Sur les frais d'huissier de justice :

11. Il y a lieu de faire droit à la demande de la société SNCF Réseau tendant au remboursement des frais d'huissier d'un montant total de 350 euros selon la facture du

19 août 2019 produite devant la Cour.

Sur les frais liés au litige :

12. Les dispositions de l'article L. 761-1 du code de justice administrative🏛 font obstacle à ce que soit mise à la charge de la société SNCF Réseau, qui n'est pas à titre principal la partie perdante dans la présente instance, la somme que M. A demande au titre des frais exposés et non compris dans les dépens. Il y a lieu, en revanche, de faire application de ces dispositions et de mettre à la charge de M. A une somme de 1 500 euros au titre des frais exposés par la société SNCF Réseau et non compris dans les dépens.

D E C I D E :

Article 1er : M. A est condamné à verser à la société SNCF Réseau, au titre des indemnités d'occupation du domaine public sans droit ni titre pour la période du 1er janvier 2014 au 16 janvier 2022, la somme de 115 982,02 euros avec intérêts au taux légal à compter du 14 janvier 2020 et une somme de 350 euros au titre des frais d'huissier de justice exposés par la société SNCF Réseau.

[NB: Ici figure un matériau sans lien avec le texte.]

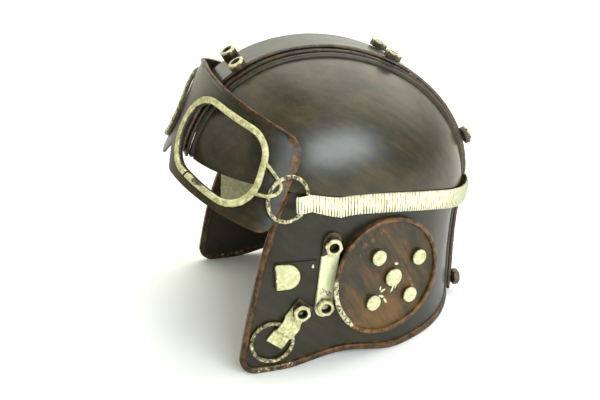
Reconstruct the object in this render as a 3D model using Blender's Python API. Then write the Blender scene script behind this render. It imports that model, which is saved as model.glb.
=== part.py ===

Article 2 : Le jugement n°2000388 du 6 janvier 2022 du tribunal administratif de Melun est réformé en ce qu'il a de contraire au présent arrêt.

Article 3 : M. A versera à la société SNCF Réseau une somme de 1 500 euros au titre de l'article L. 761-1 du code de justice administrative🏛.

Article 4 : Le présent arrêt sera notifié à M. C A et à la société SNCF Réseau.

Délibéré après l'audience du 18 octobre 2022, à laquelle siégeaient :

- Mme Marianne Julliard, présidente assesseure,

- Mme Gaëlle Mornet, première conseillère ;

- Mme Gaëlle Dégardin, première conseillère.

Rendu public par mise à disposition au greffe le 15 novembre 2022.

La présidente-rapporteure,

M. BL'assesseure la plus ancienne,

G. MORNET

La greffière,

N. DAHMANI

La République mande et ordonne au préfet de Seine-et-Marne en ce qui le concerne ou à tous commissaires de justice à ce requis en ce qui concerne les voies de droit commun contre les parties privées, de pourvoir à l'exécution de la présente décision.